* [Provided material]
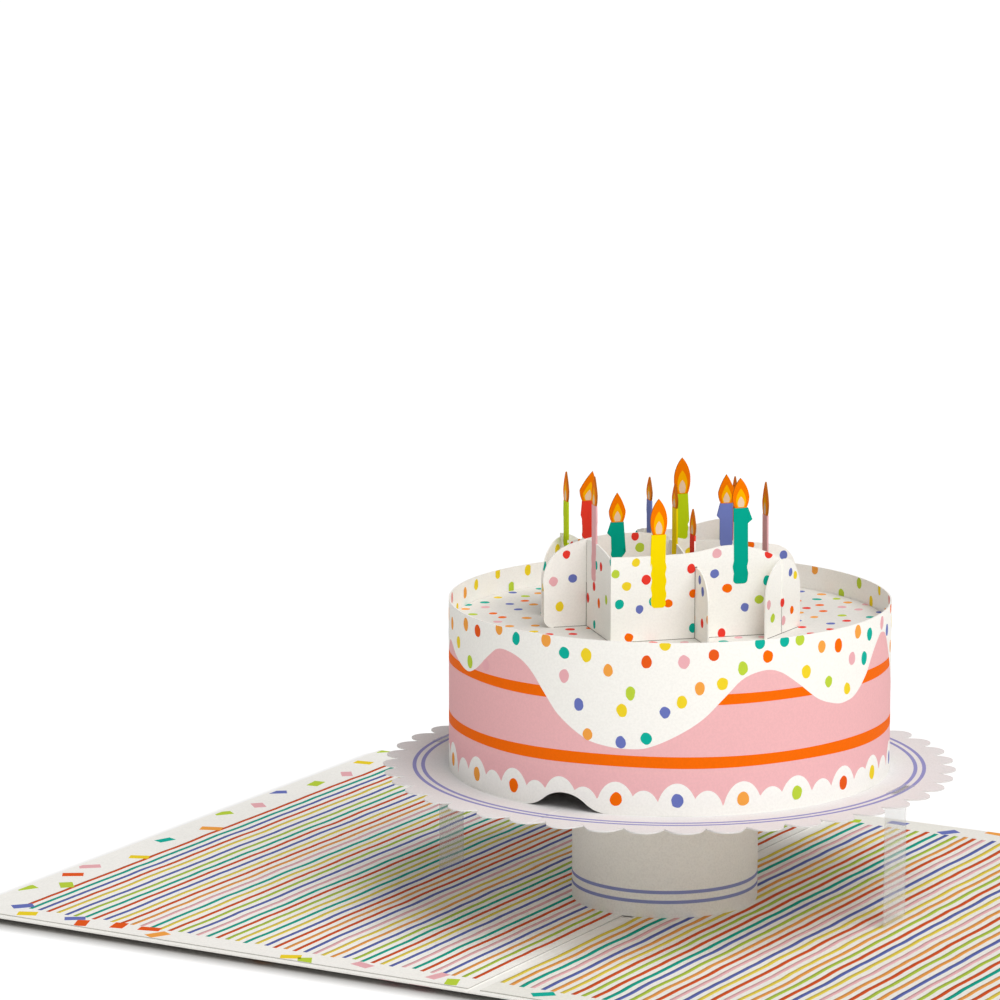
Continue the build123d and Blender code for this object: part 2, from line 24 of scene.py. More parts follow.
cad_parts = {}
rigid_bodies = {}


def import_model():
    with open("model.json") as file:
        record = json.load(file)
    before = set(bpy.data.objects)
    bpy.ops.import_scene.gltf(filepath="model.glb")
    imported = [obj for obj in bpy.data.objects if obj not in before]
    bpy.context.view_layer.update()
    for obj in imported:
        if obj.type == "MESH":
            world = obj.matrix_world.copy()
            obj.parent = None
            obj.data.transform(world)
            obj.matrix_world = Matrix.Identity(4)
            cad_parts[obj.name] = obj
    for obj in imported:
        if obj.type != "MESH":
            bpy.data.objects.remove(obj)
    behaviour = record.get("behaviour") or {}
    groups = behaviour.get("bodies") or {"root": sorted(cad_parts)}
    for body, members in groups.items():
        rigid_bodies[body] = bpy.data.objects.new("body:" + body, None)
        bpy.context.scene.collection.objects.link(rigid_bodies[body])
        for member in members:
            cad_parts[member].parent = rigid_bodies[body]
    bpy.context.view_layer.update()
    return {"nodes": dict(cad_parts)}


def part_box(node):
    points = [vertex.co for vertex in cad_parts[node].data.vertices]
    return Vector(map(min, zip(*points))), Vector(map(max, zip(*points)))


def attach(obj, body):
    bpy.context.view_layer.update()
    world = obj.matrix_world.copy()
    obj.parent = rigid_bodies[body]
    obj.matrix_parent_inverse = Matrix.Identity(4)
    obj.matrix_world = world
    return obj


LOG = logging.getLogger("card")
MM = 0.001
ROOT_BODY = "root"
UP = Vector((0, 0, 1))

Socket = bpy.types.NodeSocket
Point = tuple[float, float]
Spot = tuple[float, float, "Ink"]
Curve = Callable[[float], float]

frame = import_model()


class Ink(Enum):
    """Printed colours, as they look in even light, and the painted shade of the tier's seams and of
    the flames' narrow edges.
    """

    ORANGE_RED = (234, 92, 30)
    ORANGE = (250, 110, 8)
    LIGHT_ORANGE = (247, 166, 74)
    YELLOW = (243, 214, 46)
    LIME = (190, 214, 66)
    TEAL = (18, 178, 158)
    BLUE = (108, 120, 190)
    PINK = (238, 178, 184)
    RED = (238, 62, 51)
    CAKE_PINK = (244, 187, 189)
    STRAW = (226, 203, 80)
    RUST = (211, 86, 40)
    MOSS = (174, 197, 72)
    PINE = (20, 163, 142)
    DUSK = (94, 106, 174)
    ROSE = (231, 179, 182)
    AMBER = (232, 157, 78)
    LAVENDER = (150, 150, 200)
    STEM_BLUE = (146, 154, 204)
    CANDLE_YELLOW = (252, 222, 4)
    CANDLE_TEAL = (4, 166, 142)
    CANDLE_LIME = (194, 218, 24)
    CANDLE_BLUE = (118, 132, 200)
    CANDLE_RED = (240, 64, 48)
    CANDLE_PINK = (238, 180, 184)
    FLAME_RIM = (246, 122, 0)
    FLAME_HEART = (255, 180, 0)
    FLAME_CORE = (238, 205, 172)
    # Painted shade on the flames' narrow cut edges.
    FLAME_EDGE = (176, 96, 22)
    # Painted shade, not print: thin dark lines where tier sheets meet the disc, cross each other
    # and fold.
    SEAM = (136, 131, 125)
    ICING = (254, 252, 246)


def inks(names: str) -> tuple[Ink, ...]:
    """Inks from a text that lists their names."""
    return tuple(Ink[name] for name in names.split())


def listed(rows: str) -> tuple[Spot, ...]:
    """Printed dots from a text that lists place, height and ink of each one."""
    words = iter(rows.split())
    return tuple((float(x), float(z), Ink[name]) for x, z, name in zip(words, words, words))


DOT_INKS = inks("YELLOW LIME RED TEAL BLUE ORANGE PINK LIGHT_ORANGE")


def linear(rgb: Sequence[float]) -> tuple[float, float, float, float]:
    """Colour with sRGB channels of 0 to 255, in the linear form that shaders use.

    Args:
        rgb: Three channels.

    Returns:
        Four channels of 0 to 1, the last one being full alpha.
    """
    shares = [channel / 255 for channel in rgb]
    curve = [s / 12.92 if s <= 0.04045 else ((s + 0.055) / 1.055) ** 2.4 for s in shares]
    return (curve[0], curve[1], curve[2], 1.0)


class Graph:
    """A node tree that is built by naming each node's type, sockets and settings."""

    def __init__(self, tree: bpy.types.NodeTree) -> None:
        """Keep the tree, which starts empty."""
        self.tree = tree
        tree.nodes.clear()

    def feed(self, node: bpy.types.Node, sockets: dict) -> None:
        """Set inputs of a node.

        Args:
            node: The node.
            sockets: Values or links of its inputs, by name or by number. A node among them
                stands for its first output.
        """
        for key, value in sockets.items():
            if isinstance(value, bpy.types.Node):
                value = value.outputs[0]
            elif isinstance(value, Shade):
                value = value.socket
            if isinstance(value, Socket):
                self.tree.links.new(value, node.inputs[key])
            else:
                node.inputs[key].default_value = value

    def node(self, kind: str, sockets: dict | None = None, **settings: Any) -> bpy.types.Node:
        """Add one node.

        Args:
            kind: Type of the node.
            sockets: Values or links of its inputs, by name or by number.
            settings: Its properties, which are set first.

        Returns:
            The new node.
        """
        made = self.tree.nodes.new(kind)
        for key, value in settings.items():
            setattr(made, key, value)
        self.feed(made, sockets or {})
        return made

    def vector(self, operation: str, first: Any, second: Any) -> bpy.types.Node:
        """Add a Vector Math node over two values, of which the second one may be a scale."""
        key = "Scale" if operation == "SCALE" else 1
        return self.node("ShaderNodeVectorMath", {0: first, key: second}, operation=operation)

    def mix(self, share: Any, first: Any, second: Any) -> Socket:
        """Colour between two others."""
        sockets = {"Factor": share, "A": first, "B": second}
        return self.node("ShaderNodeMix", sockets, data_type="RGBA").outputs["Result"]

    def ramp(
        self, factor: Shade, stops: Sequence[tuple[float, Sequence[float]]], steps: bool = False
    ) -> Socket:
        """Add a colour ramp.

        Args:
            factor: What the ramp reads.
            stops: Places and colours.
            steps: True for flat fields of colour with hard borders.

        Returns:
            The ramp's colour output.
        """
        made = self.node("ShaderNodeValToRGB", {"Fac": factor})
        band = made.color_ramp
        band.interpolation = "CONSTANT" if steps else "LINEAR"
        while len(band.elements) < len(stops):
            band.elements.new(1.0)
        for element, (place, colour) in zip(band.elements, stops):
            element.position = place
            element.color = colour
        return made.outputs["Color"]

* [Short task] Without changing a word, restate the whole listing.

* [Result for this exercise]
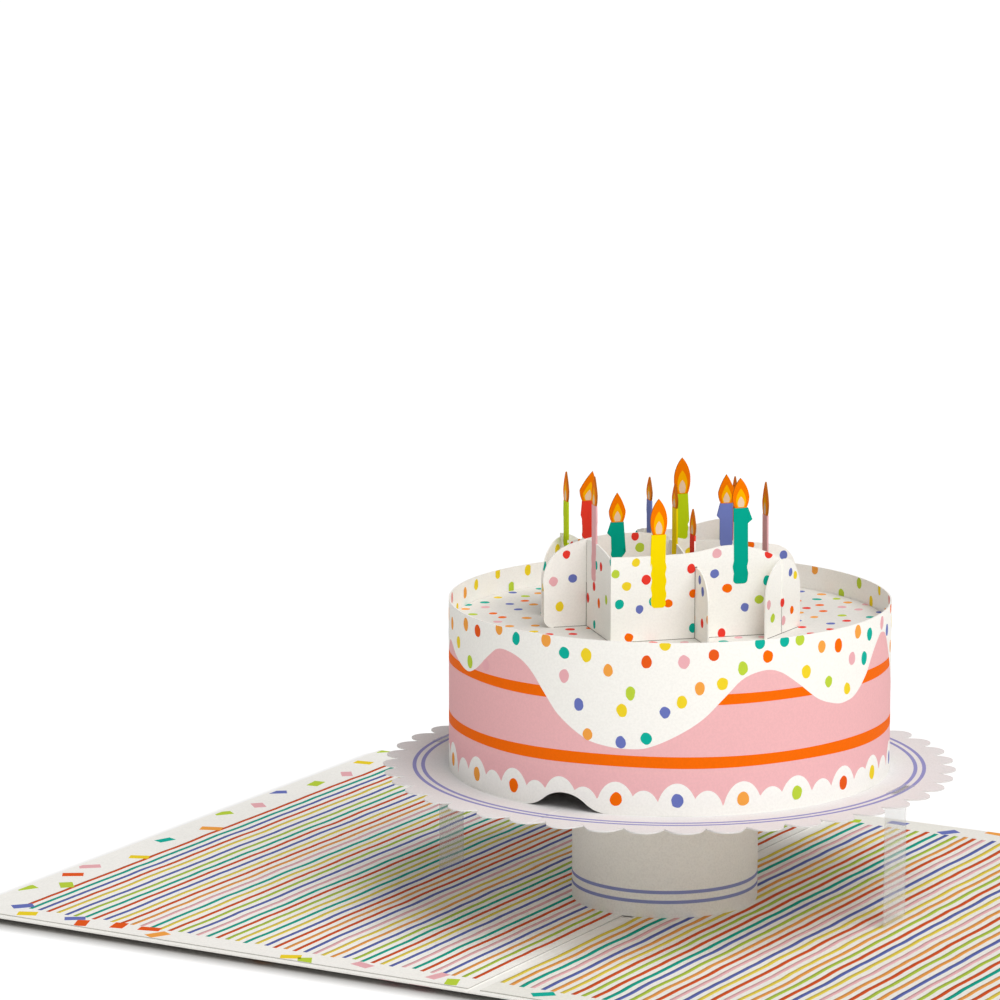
Continue the build123d and Blender code for this object: part 2, from line 24 of scene.py. More parts follow.
cad_parts = {}
rigid_bodies = {}


def import_model():
    with open("model.json") as file:
        record = json.load(file)
    before = set(bpy.data.objects)
    bpy.ops.import_scene.gltf(filepath="model.glb")
    imported = [obj for obj in bpy.data.objects if obj not in before]
    bpy.context.view_layer.update()
    for obj in imported:
        if obj.type == "MESH":
            world = obj.matrix_world.copy()
            obj.parent = None
            obj.data.transform(world)
            obj.matrix_world = Matrix.Identity(4)
            cad_parts[obj.name] = obj
    for obj in imported:
        if obj.type != "MESH":
            bpy.data.objects.remove(obj)
    behaviour = record.get("behaviour") or {}
    groups = behaviour.get("bodies") or {"root": sorted(cad_parts)}
    for body, members in groups.items():
        rigid_bodies[body] = bpy.data.objects.new("body:" + body, None)
        bpy.context.scene.collection.objects.link(rigid_bodies[body])
        for member in members:
            cad_parts[member].parent = rigid_bodies[body]
    bpy.context.view_layer.update()
    return {"nodes": dict(cad_parts)}


def part_box(node):
    points = [vertex.co for vertex in cad_parts[node].data.vertices]
    return Vector(map(min, zip(*points))), Vector(map(max, zip(*points)))


def attach(obj, body):
    bpy.context.view_layer.update()
    world = obj.matrix_world.copy()
    obj.parent = rigid_bodies[body]
    obj.matrix_parent_inverse = Matrix.Identity(4)
    obj.matrix_world = world
    return obj


LOG = logging.getLogger("card")
MM = 0.001
ROOT_BODY = "root"
UP = Vector((0, 0, 1))

Socket = bpy.types.NodeSocket
Point = tuple[float, float]
Spot = tuple[float, float, "Ink"]
Curve = Callable[[float], float]

frame = import_model()


class Ink(Enum):
    """Printed colours, as they look in even light, and the painted shade of the tier's seams and of
    the flames' narrow edges.
    """

    ORANGE_RED = (234, 92, 30)
    ORANGE = (250, 110, 8)
    LIGHT_ORANGE = (247, 166, 74)
    YELLOW = (243, 214, 46)
    LIME = (190, 214, 66)
    TEAL = (18, 178, 158)
    BLUE = (108, 120, 190)
    PINK = (238, 178, 184)
    RED = (238, 62, 51)
    CAKE_PINK = (244, 187, 189)
    STRAW = (226, 203, 80)
    RUST = (211, 86, 40)
    MOSS = (174, 197, 72)
    PINE = (20, 163, 142)
    DUSK = (94, 106, 174)
    ROSE = (231, 179, 182)
    AMBER = (232, 157, 78)
    LAVENDER = (150, 150, 200)
    STEM_BLUE = (146, 154, 204)
    CANDLE_YELLOW = (252, 222, 4)
    CANDLE_TEAL = (4, 166, 142)
    CANDLE_LIME = (194, 218, 24)
    CANDLE_BLUE = (118, 132, 200)
    CANDLE_RED = (240, 64, 48)
    CANDLE_PINK = (238, 180, 184)
    FLAME_RIM = (246, 122, 0)
    FLAME_HEART = (255, 180, 0)
    FLAME_CORE = (238, 205, 172)
    # Painted shade on the flames' narrow cut edges.
    FLAME_EDGE = (176, 96, 22)
    # Painted shade, not print: thin dark lines where tier sheets meet the disc, cross each other
    # and fold.
    SEAM = (136, 131, 125)
    ICING = (254, 252, 246)


def inks(names: str) -> tuple[Ink, ...]:
    """Inks from a text that lists their names."""
    return tuple(Ink[name] for name in names.split())


def listed(rows: str) -> tuple[Spot, ...]:
    """Printed dots from a text that lists place, height and ink of each one."""
    words = iter(rows.split())
    return tuple((float(x), float(z), Ink[name]) for x, z, name in zip(words, words, words))


DOT_INKS = inks("YELLOW LIME RED TEAL BLUE ORANGE PINK LIGHT_ORANGE")


def linear(rgb: Sequence[float]) -> tuple[float, float, float, float]:
    """Colour with sRGB channels of 0 to 255, in the linear form that shaders use.

    Args:
        rgb: Three channels.

    Returns:
        Four channels of 0 to 1, the last one being full alpha.
    """
    shares = [channel / 255 for channel in rgb]
    curve = [s / 12.92 if s <= 0.04045 else ((s + 0.055) / 1.055) ** 2.4 for s in shares]
    return (curve[0], curve[1], curve[2], 1.0)


class Graph:
    """A node tree that is built by naming each node's type, sockets and settings."""

    def __init__(self, tree: bpy.types.NodeTree) -> None:
        """Keep the tree, which starts empty."""
        self.tree = tree
        tree.nodes.clear()

    def feed(self, node: bpy.types.Node, sockets: dict) -> None:
        """Set inputs of a node.

        Args:
            node: The node.
            sockets: Values or links of its inputs, by name or by number. A node among them
                stands for its first output.
        """
        for key, value in sockets.items():
            if isinstance(value, bpy.types.Node):
                value = value.outputs[0]
            elif isinstance(value, Shade):
                value = value.socket
            if isinstance(value, Socket):
                self.tree.links.new(value, node.inputs[key])
            else:
                node.inputs[key].default_value = value

    def node(self, kind: str, sockets: dict | None = None, **settings: Any) -> bpy.types.Node:
        """Add one node.

        Args:
            kind: Type of the node.
            sockets: Values or links of its inputs, by name or by number.
            settings: Its properties, which are set first.

        Returns:
            The new node.
        """
        made = self.tree.nodes.new(kind)
        for key, value in settings.items():
            setattr(made, key, value)
        self.feed(made, sockets or {})
        return made

    def vector(self, operation: str, first: Any, second: Any) -> bpy.types.Node:
        """Add a Vector Math node over two values, of which the second one may be a scale."""
        key = "Scale" if operation == "SCALE" else 1
        return self.node("ShaderNodeVectorMath", {0: first, key: second}, operation=operation)

    def mix(self, share: Any, first: Any, second: Any) -> Socket:
        """Colour between two others."""
        sockets = {"Factor": share, "A": first, "B": second}
        return self.node("ShaderNodeMix", sockets, data_type="RGBA").outputs["Result"]

    def ramp(
        self, factor: Shade, stops: Sequence[tuple[float, Sequence[float]]], steps: bool = False
    ) -> Socket:
        """Add a colour ramp.

        Args:
            factor: What the ramp reads.
            stops: Places and colours.
            steps: True for flat fields of colour with hard borders.

        Returns:
            The ramp's colour output.
        """
        made = self.node("ShaderNodeValToRGB", {"Fac": factor})
        band = made.color_ramp
        band.interpolation = "CONSTANT" if steps else "LINEAR"
        while len(band.elements) < len(stops):
            band.elements.new(1.0)
        for element, (place, colour) in zip(band.elements, stops):
            element.position = place
            element.color = colour
        return made.outputs["Color"]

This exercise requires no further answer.